There's been some retrospective tinkering with grades since my record doesn't quite tally with the figures I was given at the time: notably the time in which my "normal" grade exceeded my rapidplay grade by more than fifty points.
As far as the original posting is concerned:
1. play the board, not the grading ;
2. do remember that even if you are "really" a 170, this means you'd expect to score 60% against a 160, not beat them every time. It's amazing how people fail to grasp this. A draw against somebody ten ECF points below you is normally a perfectly acceptable result.
I think you're totally right - and it's one of my particular failings.
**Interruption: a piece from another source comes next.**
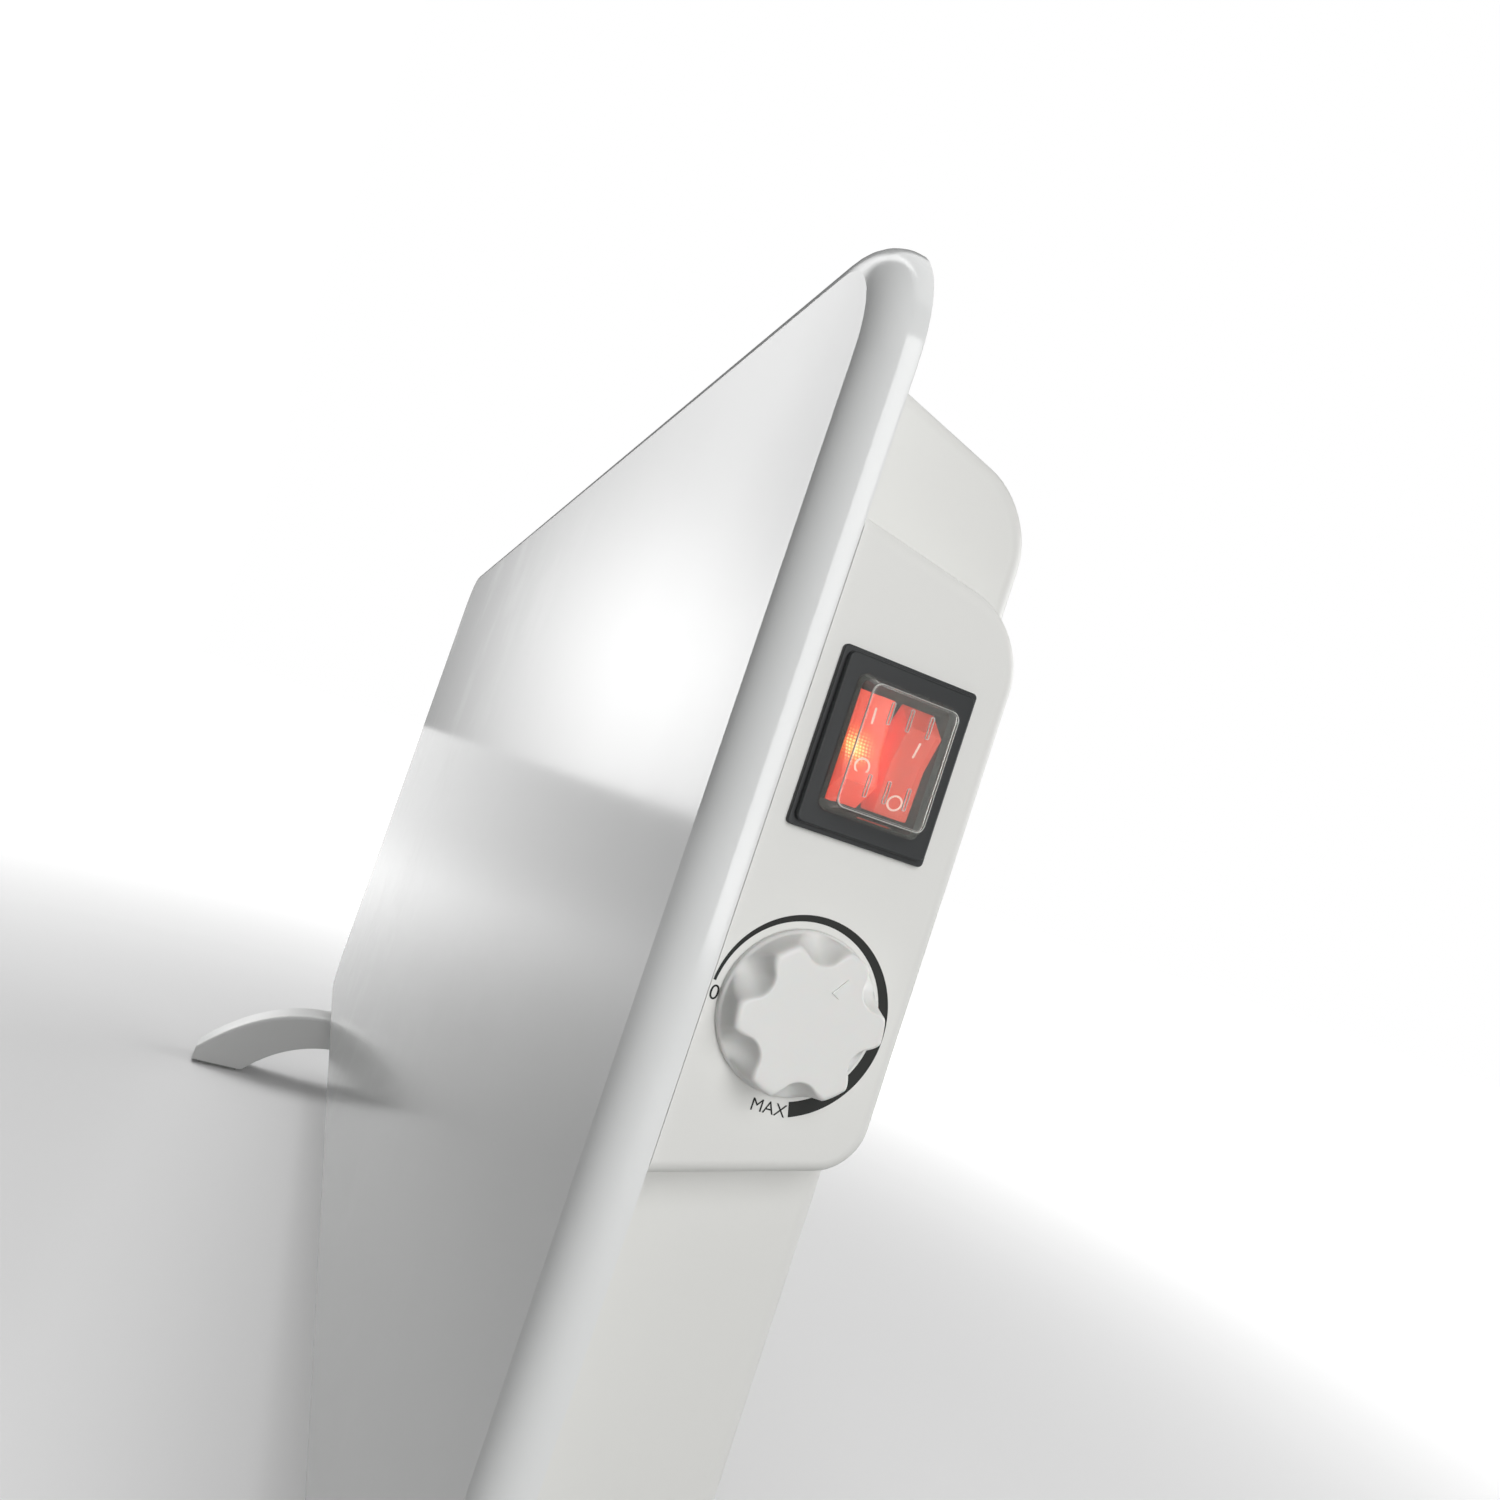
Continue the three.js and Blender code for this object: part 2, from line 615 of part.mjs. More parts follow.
function buildHeatingElement() {
  const { z, radius, legSpacing, boss } = ELEMENT;
  const { y, right } = CORE;
  const bossEnd = right + 15;
  const tube = cylinderX(y, z, boss, right - 10, bossEnd);
  addPart('element_boss', tube.subtract(cylinderX(y, z, boss - 1, right - 20, bossEnd + 1)),
    BARE_STEEL);

  const route = elementRoute();
  addPart('heating_element', tubeAlong(new StationPath(route), radius, route.length - 1),
    BARE_STEEL);

  let flange = cylinderX(y, z, 14, bossEnd + GAP, bossEnd + 3.3, 24);
  flange = flange.add(cylinderX(y, z, 11.5, bossEnd + 2, bossEnd + 6, 6));
  ['low', 'high'].forEach((level, index) => {
    const legZ = z + (index - 0.5) * legSpacing;
    flange = flange.subtract(cylinderX(y, legZ, radius + GAP, bossEnd - 1, bossEnd + 8, 12));
    addPart(`element_pin_${level}`, cylinderX(y, legZ, 1.3, right + 22.3, right + 31, 8), BRASS);
  });
  addPart('element_flange', flange, BRASS);
}

function buildFillerPlug() {
  const { z, radius, hex } = FILLER;
  const { y, right } = CORE;
  const neck = cylinderX(y, z, radius, right - 8, right + 2, 12);
  addPart('filler_plug', neck.add(cylinderX(y, z, hex, right + GAP, right + 5, 6)), BRASS);
}

function buildHeatShield() {
  const { x, thick, bottom, top, front, rear } = SHIELD;
  let shield = box(x, x + thick, front, rear, bottom, top);
  shield = shield.subtract(cylinderX(CORE.y, ELEMENT.z, ELEMENT.boss + 1.5, x - 5, x + 5));
  shield = shield.subtract(cylinderX(WIRES.grommet.y, WIRES.grommet.z, 4, x - 5, x + 5, 12));
  addPart('heat_shield', shield, BARE_STEEL);
}

function buildThermalCutout() {
  const x = CORE.right - 27;
  const z = CORE.top - CORE.margin - CORE.lands.header / 2 + 2;
  const face = CORE.y + CORE.bulge + GAP;
  const disc = cylinderY(x, z, 8, face, face + 6, 20);
  const tabs = box(x - 11.5, x + 11.5, face + 3, face + 4, z - 3, z + 3);
  addPart('thermal_cutout', disc.add(tabs), BLACK_PLASTIC);
}

function buildSupplyEntry() {
  const { x, y, z, width, depth, height } = TERMINALS;
  addPart('terminal_block', box(x - width / 2, x + width / 2, y - depth / 2, y + depth / 2,
    z - height / 2, z + height / 2), BLACK_PLASTIC);

  const inside = CASING.rear - CASING.sheet - GAP;
  let bush = cylinderY(BUSH.x, BUSH.z, BUSH.barrel, inside - 6, CASING.rear + 2, 20);
  bush = bush.add(cylinderY(BUSH.x, BUSH.z, BUSH.collar, CASING.rear + GAP, CASING.rear + 5, 20));
  bush = bush.add(cylinderY(BUSH.x, BUSH.z, BUSH.collar, inside - 4, inside, 20));
  addPart('cord_bush', bush.subtract(cylinderY(BUSH.x, BUSH.z, BUSH.bore, 0, 60)),
    BLACK_PLASTIC);
}

function buildWires() {
  const { radius, runs } = WIRES;
  for (const { name, points, material } of runs) {
    const path = new THREE.CatmullRomCurve3(points.map((p) => new THREE.Vector3(...p)));
    addPart(name, tubeAlong(path, radius, 12), material);
  }
}

// ---------------------------------------------------------------- feet

function footCentres() {
  return [PANEL.centreX - FOOT.offset, PANEL.centreX + FOOT.offset];
}

// The foot's upper line sweeps up from each tip to a flat crown.
function footUpper(lowered) {
  const { reach, crown, shoulder, tipFlat } = FOOT;
  const shape = new THREE.Shape();
  shape.moveTo(-reach, -20);
  shape.lineTo(-reach, tipFlat - lowered);
  shape.quadraticCurveTo(-shoulder, crown - lowered, -20, crown - lowered);
  shape.lineTo(20, crown - lowered);
  shape.quadraticCurveTo(shoulder, crown - lowered, reach, tipFlat - lowered);
  shape.lineTo(reach, -20);
  return shape;
}

function footArch() {
  const { archHalf, archTop, archShoulder, sole } = FOOT;
  const shape = new THREE.Shape();
  shape.moveTo(-archHalf, -30);
  shape.lineTo(-archHalf, sole);
  shape.quadraticCurveTo(-archShoulder, archTop, 0, archTop);
  shape.quadraticCurveTo(archShoulder, archTop, archHalf, sole);
  shape.lineTo(archHalf, -30);
  return shape;
}

function buildFoot(x, name) {
  const { width, wall, archHalf, crown, sole } = FOOT;
  const [x0, x1] = [x - width / 2, x + width / 2];
  const curve = { curve: 8 };
  let cavity = alongX(footUpper(wall), x0 + wall, x1 - wall, curve);
  cavity = cavity.intersect(box(x0, x1, 5 - archHalf, archHalf - 5, -10, crown));
  let foot = alongX(footUpper(0), x0, x1, curve).subtract(alongX(footArch(), x0 - 1, x1 + 1, curve));
  foot = foot.subtract(cavity).subtract(box(x0 - 1, x1 + 1, -200, 200, -40, sole));
  foot = foot.subtract(cylinderZ(x, 2, 3.4, crown - 10, crown + 5, 12));
  addPart(`foot_${name}`, foot, FOOT_PAINT);

  for (const [side, end] of [[-1, 'front'], [1, 'rear']]) {
    const y = side * PAD.y;
    addPart(`foot_pad_${name}_${end}`, box(x - PAD.width / 2, x + PAD.width / 2,
      y - PAD.length / 2, y + PAD.length / 2, 0, PAD.thick), PAD_RUBBER);
  }
}

// A short open box section between the foot's crown and the casing's slanted bottom.
function buildFootBracket(x, name) {
  const { width, front, rear, wall } = BRACKET;
  const underside = (y) => (
    PANEL.bottom + CASING.edgeBelowPanel + (y - PANEL.back) * CASING.slope - GAP - 0.1);
  const section = (inset) => {
    const [y0, y1] = [front + inset, rear - inset];
    const base = FOOT.crown + GAP + inset;
    return [[y0, base], [y1, base], [y1, underside(y1) - inset], [y0, underside(y0) - inset]];
  };
  const outline = polygon(section(0));
  outline.holes.push(new THREE.Path(section(wall).map(([u, v]) => new THREE.Vector2(u, v))));
  const bracket = alongX(outline, x - width / 2, x + width / 2);
  const { crown } = FOOT;
  addPart(`foot_bracket_${name}`, bracket.subtract(cylinderZ(x, 2, 3.4, crown - 5, 130, 12)),
    CASING_PAINT);
  const head = cylinderZ(x, 2, 5.5, crown - FOOT.wall - 4.5, crown - FOOT.wall - GAP, 6);
  addPart(`foot_bolt_${name}`, head.add(cylinderZ(x, 2, 3, crown - 5, 119, 10)), BARE_STEEL);
}

// ---------------------------------------------------------------- assembly

buildFrontPanel();
buildRearCasing();
buildPanelPosts();
buildControlHousing();
buildHousingScrews();
buildBezel();
buildClearCover();
buildSwitchBody();
buildRocker('rocker_front', -1, -ROCKER.tilt);
buildRocker('rocker_rear', 1, ROCKER.tilt);
buildKnob();
buildThermostat();
buildCoreShell('core_shell_front', -1);
buildCoreShell('core_shell_rear', 1);
buildCoreBrackets();
buildHeatingElement();
buildFillerPlug();
buildThermalCutout();
buildHeatShield();
buildSupplyEntry();
buildWires();
footCentres().forEach((x, index) => {
  const name = index === 0 ? 'left' : 'right';
  buildFoot(x, name);
  buildFootBracket(x, name);
});

export default heater;
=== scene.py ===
# %% [markdown]
# # A slim oil filled heater
# The heater is a flat oil core in a sheet steel casing, behind one big rolled-edge front panel.
# A moulded control housing closes the right-hand end. It carries a double rocker switch under a
# clear cover and a lobed thermostat knob. Two arched feet hold everything up.
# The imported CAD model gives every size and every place. This script makes the surfaces.

# %% Load the frame
import json
import math

import bmesh
import bpy
from mathutils import Matrix, Vector


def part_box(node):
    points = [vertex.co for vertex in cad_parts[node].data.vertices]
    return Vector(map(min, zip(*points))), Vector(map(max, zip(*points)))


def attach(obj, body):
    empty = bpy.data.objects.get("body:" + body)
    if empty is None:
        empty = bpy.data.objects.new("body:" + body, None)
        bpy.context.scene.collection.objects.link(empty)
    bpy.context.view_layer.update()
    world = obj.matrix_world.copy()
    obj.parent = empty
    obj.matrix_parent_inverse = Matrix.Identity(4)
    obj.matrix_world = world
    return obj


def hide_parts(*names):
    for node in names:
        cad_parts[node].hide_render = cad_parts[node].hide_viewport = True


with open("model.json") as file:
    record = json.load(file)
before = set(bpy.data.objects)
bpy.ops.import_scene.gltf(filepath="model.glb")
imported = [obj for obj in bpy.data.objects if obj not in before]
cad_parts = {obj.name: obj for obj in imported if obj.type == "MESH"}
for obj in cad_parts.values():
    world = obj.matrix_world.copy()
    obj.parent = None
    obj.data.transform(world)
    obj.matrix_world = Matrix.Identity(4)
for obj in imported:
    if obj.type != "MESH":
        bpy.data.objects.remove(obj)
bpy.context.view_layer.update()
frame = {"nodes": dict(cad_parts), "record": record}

MM = 0.001

# %% [markdown]
# ## The camera
# The heater is seen from close by its control end, a little below mid height, with the camera
# rolled over so that the heater leans. A camera is a turned frame of three axes, so its place is
# given as a forward direction from a yaw and a pitch, and then a roll about that direction.

# %% Camera
CAMERA_PLACE = Vector((652, -98.4, 332.7)) * MM
CAMERA_YAW = math.radians(18.74)
CAMERA_PITCH = math.radians(3.32)
CAMERA_ROLL = math.radians(18.66)
CAMERA_LENS = 28.3


def camera_axes(yaw, pitch, roll):
    """The camera's right, up and backward directions."""
    forward = Vector((-math.cos(yaw) * math.cos(pitch), math.sin(yaw) * math.cos(pitch),
                      math.sin(pitch)))
    level_right = forward.cross(Vector((0, 0, 1))).normalized()
    level_up = level_right.cross(forward)
    right = math.cos(roll) * level_right + math.sin(roll) * level_up
    up = math.cos(roll) * level_up - math.sin(roll) * level_right
    return right, up, -forward


def add_object(name, data):
    item = bpy.data.objects.new(name, data)
    bpy.context.scene.collection.objects.link(item)
    return item


def make_camera():
    data = bpy.data.cameras.new("camera")
    data.lens = CAMERA_LENS
    data.sensor_width = 36
    data.clip_start = 0.01
    camera = add_object("camera", data)
    axes = Matrix(camera_axes(CAMERA_YAW, CAMERA_PITCH, CAMERA_ROLL)).transposed().to_4x4()
    camera.matrix_world = Matrix.Translation(CAMERA_PLACE) @ axes
    bpy.context.scene.camera = camera
    return camera


camera = make_camera()
print("camera at", tuple(round(v, 3) for v in camera.location))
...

It's particularly true when people don't play many games a season (say up to 20). Then just one or two results either way (a drawn position lost, let alone a lost position won etc) can have a huge effect on end of season grade.
Mm, I think the way they do it Jonathan, is if you don't have 30 games in a season, they 'top up' your grade calculation, by incorporating the appropriate number of games from the season before. So you shouldn't be too affected by outliers.
That's quite an encouraging thought.
Last season I played the first five games at about 130, then the rest in 180+ to finish with 178.
This season I shall play three games only - at the 4NCL next weekend - so presumably they'll have to take the good bit from last season in order to work out my new grade?
Mind you I'll probably score 0/3.
doesn't that make the grade dependant on older games which is not necessarily an accurate reflection of current strength?
Your last thirty games are more likely to accurately reflect your strength than your last one or two. There may be exceptions of course, for instance if you have a stroke over the summer, etc.